The thing to understand may be that the nature of the followship has changed, or has seemed to change. Expanded democracy and cultural diversity have conspired with good economic times and the fantastically proliferated electronic democracy of information to make leadership in the old presidential sense seem somewhat obsolete. Clinton saw the change and adjusted to it brilliantly.

I suspect that George W. Bush, although he works the promising if foxy oxymoron of compassionate conservatism, may still be operating on the old paradigm. There's a sort of sinister bargain here: Old paradigm leadership works very well — in fact, is indispensable — the worse things get.

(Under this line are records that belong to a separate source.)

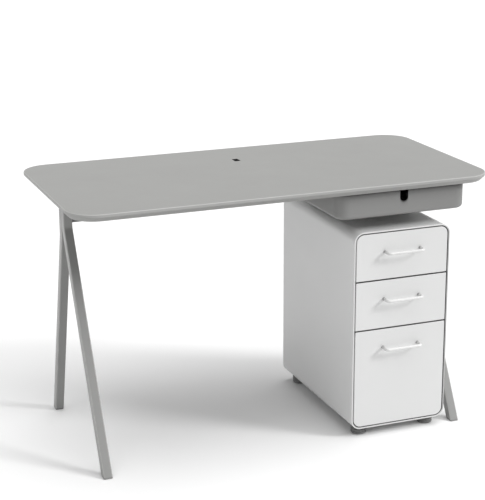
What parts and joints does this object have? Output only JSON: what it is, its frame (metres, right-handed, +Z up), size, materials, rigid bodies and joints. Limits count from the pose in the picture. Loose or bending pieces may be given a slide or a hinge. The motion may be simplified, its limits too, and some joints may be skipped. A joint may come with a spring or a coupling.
{
  "type": "writing desk with drawers",
  "caption": "Writing desk: round-cornered top on splayed A-frame legs, a slim drawer under the top and a free-standing drawer pedestal.",
  "frame": {"origin": "on the floor under the middle of the desktop", "axes": "+X along the desktop to the right hand of a person who sits at it, +Y to the back of the desk, +Z up"},
  "size_m": [1.192, 0.59, 0.73],
  "materials": {
    "grey_top": "smooth matt grey laminate on board",
    "grey_tray": "satin grey moulding",
    "grey_paint": "fine-texture grey powder coat",
    "white_paint": "satin white powder coat",
    "white_gloss": "smooth white paint",
    "dark_plastic": "matt dark grey nylon",
    "black_plastic": "matt black",
    "zinc_steel": "bright zinc-plated sheet"
  },
  "bodies": {
    "desk": {"cable_grommet": "black_plastic", "cross_rail": "grey_paint", "desktop": "grey_top", "file_drawer_runner_outer_left": "zinc_steel", "file_drawer_runner_outer_right": "zinc_steel", "front_leg_glide_left": "grey_tray", "front_leg_glide_right": "grey_tray", "front_leg_left": "grey_paint", "front_leg_right": "grey_paint", "leg_plate_left": "grey_paint", "leg_plate_right": "grey_paint", "middle_drawer_runner_outer_left": "zinc_steel", "middle_drawer_runner_outer_right": "zinc_steel", "pedestal_back": "white_paint", "pedestal_case": "white_paint", "pedestal_foot_front_left": "dark_plastic", "pedestal_foot_front_right": "dark_plastic", "pedestal_foot_rear_left": "dark_plastic", "pedestal_foot_rear_right": "dark_plastic", "rear_leg_glide_left": "grey_tray", "rear_leg_glide_right": "grey_tray", "rear_leg_left": "grey_paint", "rear_leg_right": "grey_paint", "slim_runner_track_left": "zinc_steel", "slim_runner_track_right": "zinc_steel", "top_drawer_runner_outer_left": "zinc_steel", "top_drawer_runner_outer_right": "zinc_steel"},
    "slim_drawer": {"slim_drawer_tray": "grey_tray", "slim_runner_bar_left": "zinc_steel", "slim_runner_bar_right": "zinc_steel"},
    "top_drawer": {"top_drawer_front": "white_paint", "top_drawer_box": "white_paint", "top_drawer_handle": "white_gloss", "top_drawer_handle_screw_left": "zinc_steel", "top_drawer_handle_screw_right": "zinc_steel", "top_drawer_runner_inner_left": "zinc_steel", "top_drawer_runner_inner_right": "zinc_steel"},
    "top_runners": {"top_drawer_runner_middle_left": "zinc_steel", "top_drawer_runner_middle_right": "zinc_steel"},
    "middle_drawer": {"middle_drawer_front": "white_paint", "middle_drawer_box": "white_paint", "middle_drawer_handle": "white_gloss", "middle_drawer_handle_screw_left": "zinc_steel", "middle_drawer_handle_screw_right": "zinc_steel", "middle_drawer_runner_inner_left": "zinc_steel", "middle_drawer_runner_inner_right": "zinc_steel"},
    "middle_runners": {"middle_drawer_runner_middle_left": "zinc_steel", "middle_drawer_runner_middle_right": "zinc_steel"},
    "file_drawer": {"file_drawer_front": "white_paint", "file_drawer_box": "white_paint", "file_drawer_handle": "white_gloss", "file_drawer_handle_screw_left": "zinc_steel", "file_drawer_handle_screw_right": "zinc_steel", "file_drawer_runner_inner_left": "zinc_steel", "file_drawer_runner_inner_right": "zinc_steel", "file_rail_left": "zinc_steel", "file_rail_right": "zinc_steel"},
    "file_runners": {"file_drawer_runner_middle_left": "zinc_steel", "file_drawer_runner_middle_right": "zinc_steel"}
  },
  "joints": [
    {"name": "slim_drawer_slide", "type": "slide", "parent": "desk", "child": "slim_drawer", "axis": [0, -1, 0], "range_m": [0, 0.17]},
    {"name": "top_drawer_slide", "type": "slide", "parent": "desk", "child": "top_drawer", "axis": [0, -1, 0], "range_m": [0, 0.4]},
    {"name": "top_runners_slide", "type": "slide", "parent": "desk", "child": "top_runners", "axis": [0, -1, 0], "range_m": [0, 0.2]},
    {"name": "middle_drawer_slide", "type": "slide", "parent": "desk", "child": "middle_drawer", "axis": [0, -1, 0], "range_m": [0, 0.4]},
    {"name": "middle_runners_slide", "type": "slide", "parent": "desk", "child": "middle_runners", "axis": [0, -1, 0], "range_m": [0, 0.2]},
    {"name": "file_drawer_slide", "type": "slide", "parent": "desk", "child": "file_drawer", "axis": [0, -1, 0], "range_m": [0, 0.4]},
    {"name": "file_runners_slide", "type": "slide", "parent": "desk", "child": "file_runners", "axis": [0, -1, 0], "range_m": [0, 0.2]}
  ],
  "couplings": [
    {"joint": "top_runners_slide", "follows": "top_drawer_slide", "ratio": 0.5},
    {"joint": "middle_runners_slide", "follows": "middle_drawer_slide", "ratio": 0.5},
    {"joint": "file_runners_slide", "follows": "file_drawer_slide", "ratio": 0.5}
  ]
}
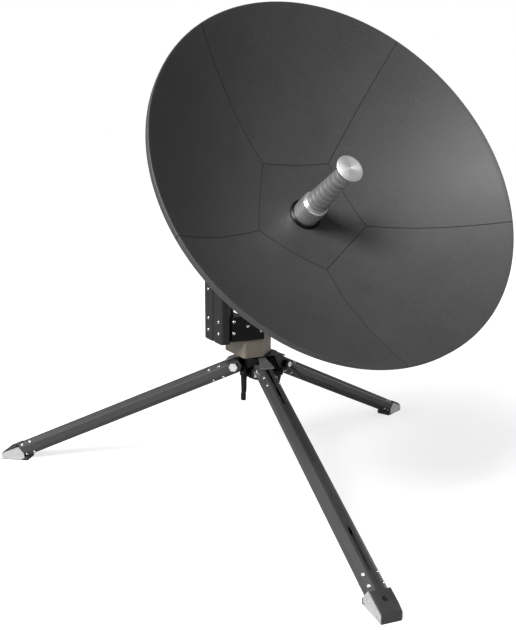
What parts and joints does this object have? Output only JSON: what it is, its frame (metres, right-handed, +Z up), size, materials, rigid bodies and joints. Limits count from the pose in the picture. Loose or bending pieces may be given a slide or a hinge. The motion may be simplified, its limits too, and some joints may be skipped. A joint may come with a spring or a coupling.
{
  "type": "portable satellite antenna",
  "caption": "Portable satellite antenna: petal reflector with splash-plate feed on an azimuth and elevation head and a folding tripod.",
  "frame": {"origin": "on the ground, under the middle of the overall box; the azimuth axis stands at x -49.3 mm, y 157.3 mm", "axes": "+Z up, the reflector looks towards -Y at rest, +X to the right for somebody in front of the antenna who faces the reflector"},
  "size_m": [1.5006, 1.39, 1.3782],
  "materials": {
    "carbon_skin": "matt fine woven carbon fibre",
    "carbon_tube": "satin carbon fibre",
    "black_anodised": "black hard anodised",
    "grey_anodised": "grey anodised",
    "bright_aluminium": "turned and brushed",
    "beige_coating": "beige powder coat",
    "stainless": "bright stainless",
    "steel": "machined",
    "bronze": "sintered bronze",
    "black_plastic": "black moulded"
  },
  "bodies": {
    "tripod_hub": {"hub_casting": "black_anodised", "leg_stop_wedges": "grey_anodised", "hinge_bolts": "stainless", "azimuth_spindle": "steel", "azimuth_gear": "steel"},
    "azimuth_lock": {"azimuth_lock_lever": "black_anodised"},
    "leg_left": {"leg_channels_left": "carbon_tube", "hinge_block_left": "black_anodised", "leg_spacer_left": "black_plastic", "foot_block_left": "black_plastic", "foot_plates_left": "bright_aluminium", "leg_screws_left": "stainless"},
    "leg_front": {"leg_channels_front": "carbon_tube", "hinge_block_front": "black_anodised", "leg_spacer_front": "black_plastic", "foot_block_front": "black_plastic", "foot_plates_front": "bright_aluminium", "leg_screws_front": "stainless"},
    "leg_right": {"leg_channels_right": "carbon_tube", "hinge_block_right": "black_anodised", "leg_spacer_right": "black_plastic", "foot_block_right": "black_plastic", "foot_plates_right": "bright_aluminium", "leg_screws_right": "stainless"},
    "clamp_left": {"clamp_lever_left": "black_anodised"},
    "clamp_front": {"clamp_lever_front": "black_anodised"},
    "clamp_right": {"clamp_lever_right": "black_anodised"},
    "azimuth_head": {"turntable": "black_anodised", "gear_housing": "beige_coating", "housing_lid": "beige_coating", "plain_bushes": "bronze", "uprights": "carbon_tube", "yoke_sides": "black_anodised", "front_plate": "black_anodised", "yoke_screws": "stainless"},
    "azimuth_drive": {"azimuth_pinion": "steel", "azimuth_knob": "black_plastic"},
    "elevation_drive": {"elevation_pinion": "steel", "elevation_crank": "black_anodised"},
    "reflector": {"centre_panel": "carbon_skin", "petal_1": "carbon_skin", "petal_2": "carbon_skin", "petal_3": "carbon_skin", "petal_4": "carbon_skin", "petal_5": "carbon_skin", "hub_plate": "black_anodised", "cradle_arms": "black_anodised", "elevation_axle": "steel", "elevation_sector": "steel", "feed_flange": "black_anodised"},
    "feed": {"feed_collar": "bright_aluminium", "feed_horn": "bright_aluminium", "subreflector": "bright_aluminium", "orthomode_transducer": "bright_aluminium", "lnb": "grey_anodised"},
    "latch_arm_1": {"latch_1": "black_anodised"},
    "latch_arm_2": {"latch_2": "black_anodised"},
    "latch_arm_3": {"latch_3": "black_anodised"},
    "latch_arm_4": {"latch_4": "black_anodised"},
    "latch_arm_5": {"latch_5": "black_anodised"}
  },
  "joints": [
    {"name": "azimuth_turn", "type": "hinge", "parent": "tripod_hub", "child": "azimuth_head", "pos_m": [-0.04932, 0.15725, 0.391], "axis": [0, 0, 1], "continuous": true},
    {"name": "azimuth_knob_turn", "type": "hinge", "parent": "azimuth_head", "child": "azimuth_drive", "pos_m": [-0.04932, 0.19335, 0.43], "axis": [0, 0, 1], "continuous": true},
    {"name": "elevation_tilt", "type": "hinge", "parent": "azimuth_head", "child": "reflector", "pos_m": [-0.04932, 0.15725, 0.675], "axis": [-1, 0, 0], "range_deg": [-21, 54]},
    {"name": "elevation_crank_turn", "type": "hinge", "parent": "azimuth_head", "child": "elevation_drive", "pos_m": [0.04668, 0.15725, 0.5669], "axis": [-1, 0, 0], "range_deg": [-270, 105]},
    {"name": "polarization_turn", "type": "hinge", "parent": "reflector", "child": "feed", "pos_m": [-0.04932, -0.10075, 0.83003], "axis": [0, -0.8572, 0.515], "range_deg": [-90, 90]},
    {"name": "azimuth_lock_swing", "type": "hinge", "parent": "tripod_hub", "child": "azimuth_lock", "pos_m": [-0.11744, 0.12834, 0.345], "axis": [-0.3907, 0.9205, 0], "range_deg": [0, 80]},
    {"name": "leg_left_fold", "type": "hinge", "parent": "tripod_hub", "child": "leg_left", "pos_m": [-0.11002, 0.20299, 0.352], "axis": [-0.6018, -0.7986, 0], "range_deg": [0, 65]},
    {"name": "leg_front_fold", "type": "hinge", "parent": "tripod_hub", "child": "leg_front", "pos_m": [-0.07213, 0.0836, 0.352], "axis": [0.9914, -0.1305, 0], "range_deg": [0, 65]},
    {"name": "leg_right_fold", "type": "hinge", "parent": "tripod_hub", "child": "leg_right", "pos_m": [0.02064, 0.18695, 0.352], "axis": [-0.3907, 0.9205, 0], "range_deg": [0, 65]},
    {"name": "clamp_left_turn", "type": "hinge", "parent": "tripod_hub", "child": "clamp_left", "pos_m": [-0.07932, 0.24372, 0.352], "axis": [-0.6018, -0.7986, 0], "range_deg": [-30, 45]},
    {"name": "clamp_front_turn", "type": "hinge", "parent": "tripod_hub", "child": "clamp_front", "pos_m": [-0.02156, 0.07694, 0.352], "axis": [0.9914, -0.1305, 0], "range_deg": [-45, 25]},
    {"name": "clamp_right_turn", "type": "hinge", "parent": "tripod_hub", "child": "clamp_right", "pos_m": [0.04057, 0.14, 0.352], "axis": [-0.3907, 0.9205, 0], "range_deg": [-30, 45]},
    {"name": "latch_1_swing", "type": "hinge", "parent": "reflector", "child": "latch_arm_1", "pos_m": [-0.04932, -0.03406, 0.93228], "axis": [-1, 0, 0], "range_deg": [0, 95]},
    {"name": "latch_2_swing", "type": "hinge", "parent": "reflector", "child": "latch_arm_2", "pos_m": [0.06671, -0.07748, 0.86002], "axis": [-0.309, 0.4898, 0.8152], "range_deg": [0, 95]},
    {"name": "latch_3_swing", "type": "hinge", "parent": "reflector", "child": "latch_arm_3", "pos_m": [0.02239, -0.14773, 0.74311], "axis": [0.809, 0.3027, 0.5038], "range_deg": [0, 95]},
    {"name": "latch_4_swing", "type": "hinge", "parent": "reflector", "child": "latch_arm_4", "pos_m": [-0.12103, -0.14773, 0.74311], "axis": [0.809, -0.3027, -0.5038], "range_deg": [0, 95]},
    {"name": "latch_5_swing", "type": "hinge", "parent": "reflector", "child": "latch_arm_5", "pos_m": [-0.16535, -0.07748, 0.86002], "axis": [-0.309, -0.4898, -0.8152], "range_deg": [0, 95]}
  ],
  "couplings": [
    {"joint": "azimuth_knob_turn", "follows": "azimuth_turn", "ratio": 1.6667},
    {"joint": "elevation_crank_turn", "follows": "elevation_tilt", "ratio": -5}
  ]
}
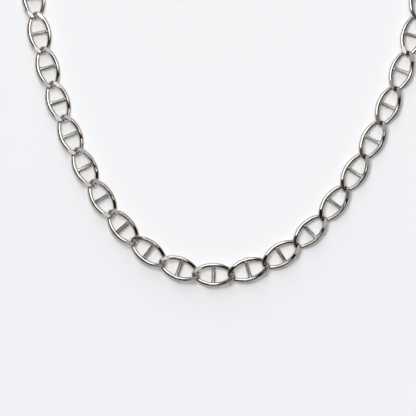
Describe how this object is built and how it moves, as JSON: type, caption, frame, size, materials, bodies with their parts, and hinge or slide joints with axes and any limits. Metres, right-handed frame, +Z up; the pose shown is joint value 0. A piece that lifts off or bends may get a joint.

Clinton's apologists have sounded the perverse lament that he might have been a great president if only his times — the 1990s — had not been so prosperous and peaceful. There was not enough challenge around (no Great Depression, no world war) to elevate Clinton to the top rank of presidents with FDR or Lincoln. When times are fat and everyone in the television ads from cabbie to widow seems engaged in wireless trading, building a portfolio, then the followers of the land may grow frisky and cavalier about their leaders. They indulge the conceit that Bill Gates or Alan Greenspan is much more important in the scheme of things than the President is. A lot of the American followership has grown almost jeeringly independent, confident of its self-sufficiency.

Will George W. Bush, God help us, be "luckier" in that respect? Will he have the world-historical challenges to which to rise? May he live in interesting times — but not too interesting.

Of course, the farther that the world proceeds from the days of Hitler, Stalin and Mao, the more it is inclined to think of "leadership" as a basically positive thing, a self-evidently desirable quality to have in a head of state. We are inclined to forget how dangerous powerful leadership can be.

For the moment, the American danger may lie in the opposite direction — leadership weakened by fractured followship and a shadow of illegitimacy. We inaugurate a new president who has been ambiguously fifty-fiftied into the White House. His enemies wish him ill with an almost unparalleled ugliness and intensity.

It may be well to remember, in the days ahead, how miserably Bill Clinton began his eight years. By the time the spring of 1993 rolled around, TIME magazine was running a cover story that showed a tiny little Clinton, an inch or two tall, with the headline "The Incredible Shrinking President." We shall see.